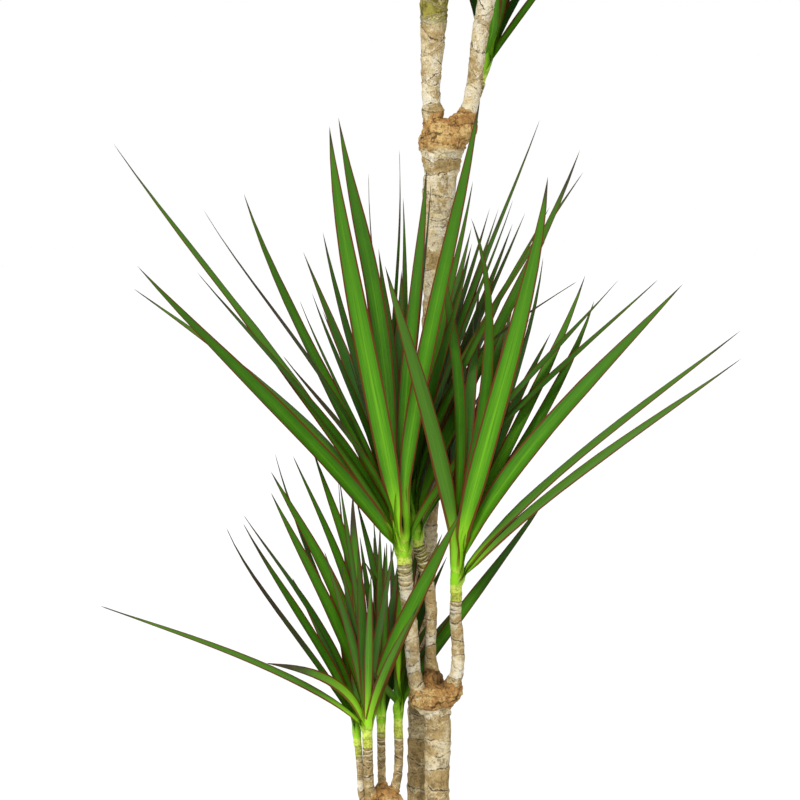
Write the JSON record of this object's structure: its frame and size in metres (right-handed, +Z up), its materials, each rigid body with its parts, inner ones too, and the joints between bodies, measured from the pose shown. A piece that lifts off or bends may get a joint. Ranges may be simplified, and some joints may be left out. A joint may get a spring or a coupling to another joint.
{
  "type": "potted dracaena marginata",
  "caption": "Tall potted house plant: bare canes of different heights, each cut off at a corky callus that carries side stems topped by rosettes of long narrow arching leaves, in a plain nursery pot.",
  "frame": {"origin": "centre of the pot's flat base, on the surface that the pot stands on", "axes": "+Z up; -Y towards the viewer of the picture, with +X to the viewer's right"},
  "size_m": [0.7107, 0.6574, 1.6324],
  "materials": {
    "pot": "matt dark plastic, lightly scuffed",
    "soil": "loose potting mix of peat and composted bark",
    "bark": "pale grey-tan bark with ring-shaped leaf scars and rough orange-tan callus",
    "leaf": "smooth leathery green leaf with a paler middle and thin red-brown margins, softly glossy"
  },
  "bodies": {
    "root": {"pot": "pot", "soil": "soil", "cane_tall": "bark", "cane_medium": "bark", "cane_short": "bark", "crown_tall_left": "leaf", "crown_tall_right": "leaf", "crown_tall_back": "leaf", "crown_medium_left": "leaf", "crown_medium_middle": "leaf", "crown_medium_right": "leaf", "crown_short_1": "leaf", "crown_short_2": "leaf", "crown_short_3": "leaf", "crown_short_4": "leaf"}
  },
  "joints": []
}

=-=-=-=-=

Go back to the listing above and please repeat it exactly.

• _Solution for this task_:
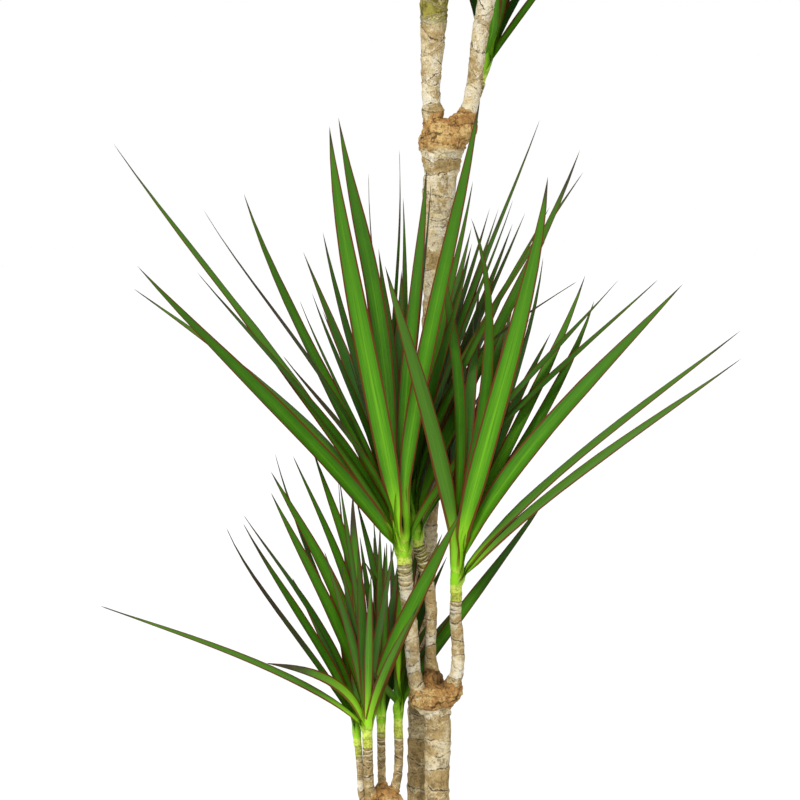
Write the JSON record of this object's structure: its frame and size in metres (right-handed, +Z up), its materials, each rigid body with its parts, inner ones too, and the joints between bodies, measured from the pose shown. A piece that lifts off or bends may get a joint. Ranges may be simplified, and some joints may be left out. A joint may get a spring or a coupling to another joint.
{
  "type": "potted dracaena marginata",
  "caption": "Tall potted house plant: bare canes of different heights, each cut off at a corky callus that carries side stems topped by rosettes of long narrow arching leaves, in a plain nursery pot.",
  "frame": {"origin": "centre of the pot's flat base, on the surface that the pot stands on", "axes": "+Z up; -Y towards the viewer of the picture, with +X to the viewer's right"},
  "size_m": [0.7107, 0.6574, 1.6324],
  "materials": {
    "pot": "matt dark plastic, lightly scuffed",
    "soil": "loose potting mix of peat and composted bark",
    "bark": "pale grey-tan bark with ring-shaped leaf scars and rough orange-tan callus",
    "leaf": "smooth leathery green leaf with a paler middle and thin red-brown margins, softly glossy"
  },
  "bodies": {
    "root": {"pot": "pot", "soil": "soil", "cane_tall": "bark", "cane_medium": "bark", "cane_short": "bark", "crown_tall_left": "leaf", "crown_tall_right": "leaf", "crown_tall_back": "leaf", "crown_medium_left": "leaf", "crown_medium_middle": "leaf", "crown_medium_right": "leaf", "crown_short_1": "leaf", "crown_short_2": "leaf", "crown_short_3": "leaf", "crown_short_4": "leaf"}
  },
  "joints": []
}